《补天》:立人思想与女娲造人神话的现代叙述
2022-03-24咸立强
咸立强
(华南师范大学文学院,广州 510006)
1907年,鲁迅在《人之历史》中明确地说:“进化论之成,自破神造说始。”①鲁迅:《人之历史》,载《鲁迅全集》第1卷,人民文学出版社,2005,第13页。信奉进化论,排斥神造说,鲁迅由此构建起独特的立人思想。短篇小说集《呐喊》是这一思想最重要的文学表现。《狂人日记》是《呐喊》首篇,“狂人”劝解大哥的话便浸透着进化论思想。然而,作为《呐喊》初版本的最末一篇,《补天》讲述的却是女娲造人的神话。始以进化论,终以神造说,《呐喊》初版本的编排顺序并不意味着鲁迅进化论思想的轰毁,而应是立人思想自我调适的表现。《补天》中女娲造人神话的现代重述,需在其立人思想体系中予以审视。
一、女娲造人神话的现代叙述
百年前摆在中国知识分子面前的现代化路径,似乎只有一条路,即向西方学习。为此,全盘西化、与传统断裂等思想一度甚嚣尘上。随着睡狮梦醒,大国崛起,一条迥异于西方的现代化路径越来越清晰地呈现在国人面前。站在两个世纪的开端,中国知识分子看到的现代化路径大不相同,作家们的文学呈现也有种种不同,却都表现出重述创世/造人神话的浓郁兴趣。
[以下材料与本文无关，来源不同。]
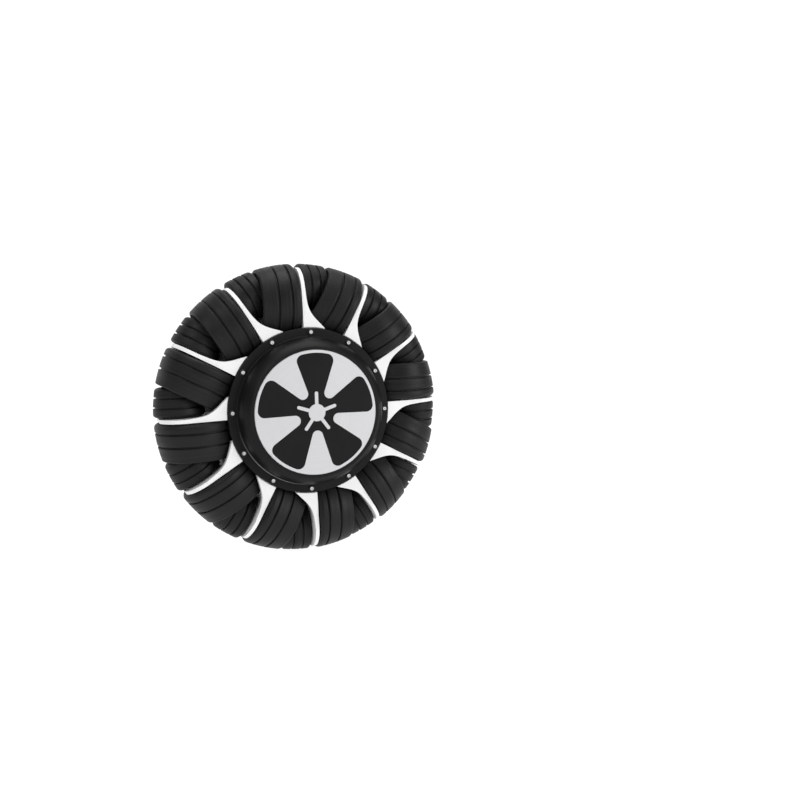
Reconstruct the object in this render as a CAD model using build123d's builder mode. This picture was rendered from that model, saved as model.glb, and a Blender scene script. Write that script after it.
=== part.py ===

1922年12月1日,北京《〈晨报〉四周年纪念增刊》刊载了鲁迅的短篇小说《不周山》。鲁迅回忆说:“第一篇《补天》——原先题作《不周山》——还是一九二二年的冬天写成的。那时的意见,是想从古代和现代都采取题材,来做短篇小说,《不周山》便是取了‘女娲炼石补天’的神话,动手试作的第一篇。”②鲁迅:《序言》,载《鲁迅全集》第2卷,第353页。《补天》开篇以瑰丽浪漫的笔触描述了女娲造人的故事,而后才是炼石补天。这是第一篇详述女娲造人神话的现代小说。2012年3月,“教育部编义务教育语文教科书”工作正式启动,2016年6月获得批准投入使用。其中,七年级语文上册第六单元有《女娲造人》一文,选自袁珂的《神话故事新编》(该书由中国青年出版社1963年出版)。这意味着,广大初中师生都要阅读女娲造人神话。笔者认为,袁珂的叙述根源于鲁迅。在他们的叙述中,女娲捏出来的人和她自己相像,人的模样自然也就是女娲的模样。2017年4月1日,上海召开了“开天辟地——中华创世神话”文艺创作与文化传播工程推进会,欲重述中华创世神话。混沌开辟、女娲造人、昆仑神山、巫山瑶姬、大战蚩尤……诸多神话传说以史诗的模样呈现出来。其中的女娲人首蛇身,显然,她不是以自身的模样创造了人。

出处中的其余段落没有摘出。